SP&T: Since then, there have been two more volumes of "Will the Circle Be Unbroken." What is it about this music that keeps bringing people back?

BC: I think there's an honesty in that kind of music. I think that's the kind of music that if people enjoy it, they can sit down and get a guitar and learn to play it.

I think you would be hard pressed to take a pop hit from today and sit down and have a guitar and learn to play it. You couldn't take a Britney Spears hit and do that.

SP&T: Do you all have anything new going on?

BC: We have a new album being mixed right now - if you can call it an album or a CD or a download. I don't know what to call it anymore.

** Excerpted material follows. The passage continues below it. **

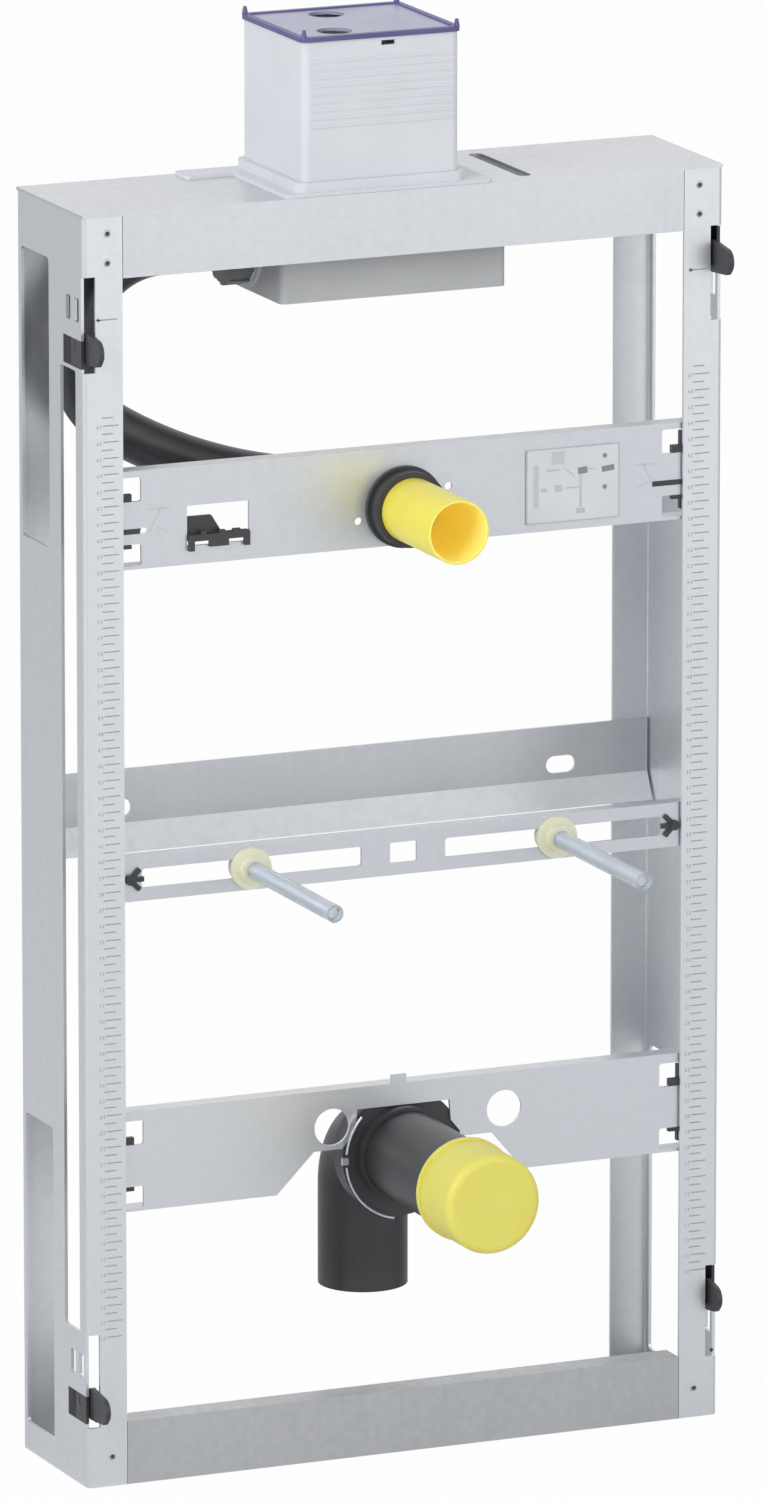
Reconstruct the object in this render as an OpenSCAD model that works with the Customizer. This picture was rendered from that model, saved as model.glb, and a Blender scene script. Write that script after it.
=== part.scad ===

SP&T: And for this concert you're planning to play the new stuff and the stuff you've written more recently?

BC: For right now we're doing everything up until this point. The thing is that we only have a couple of hours to play usually, and no matter what we do, we can't play all of it.

SP&T: You mentioned not knowing how to refer to the album you're putting out soon. What do you think about the way music is being consumed now, and how that's changed over the years you've played with this band?

BC: There's a limited way to get your music out there. I live in Southern California, and what they call brick-and-mortar stores are nonexistent. You can go into Borders and some smaller places like that, but other than that, you've got to go to Amazon.

To physically go out and get in your car and spend the money on gas and buy a record, I don't know anyone who would do that anymore. We're planning on doing that (releasing a physical record) because I still believe, and most people do, that physical record albums really do sound better.

In this environment, I would have never become a musician probably. It's just so hard comparatively. Back when the band started, we could just pick up a guitar and start playing.

SP&T: How do you feel about that shift?

BC: It's really sad, because you know live music is still the truest form of music. You've got the risk of going out on stage and playing live. : It's like live music is disappearing from the U.S. Even in the cities here, if you've got a band that nobody knows about, you've got to do what they call a pay-to-play. :

We've been very fortunate. In the 42 years we've been together, except for a large portion of 2000, we've been able to tour every year. And we're very fortunate that we're still able to get people to come out and see us play.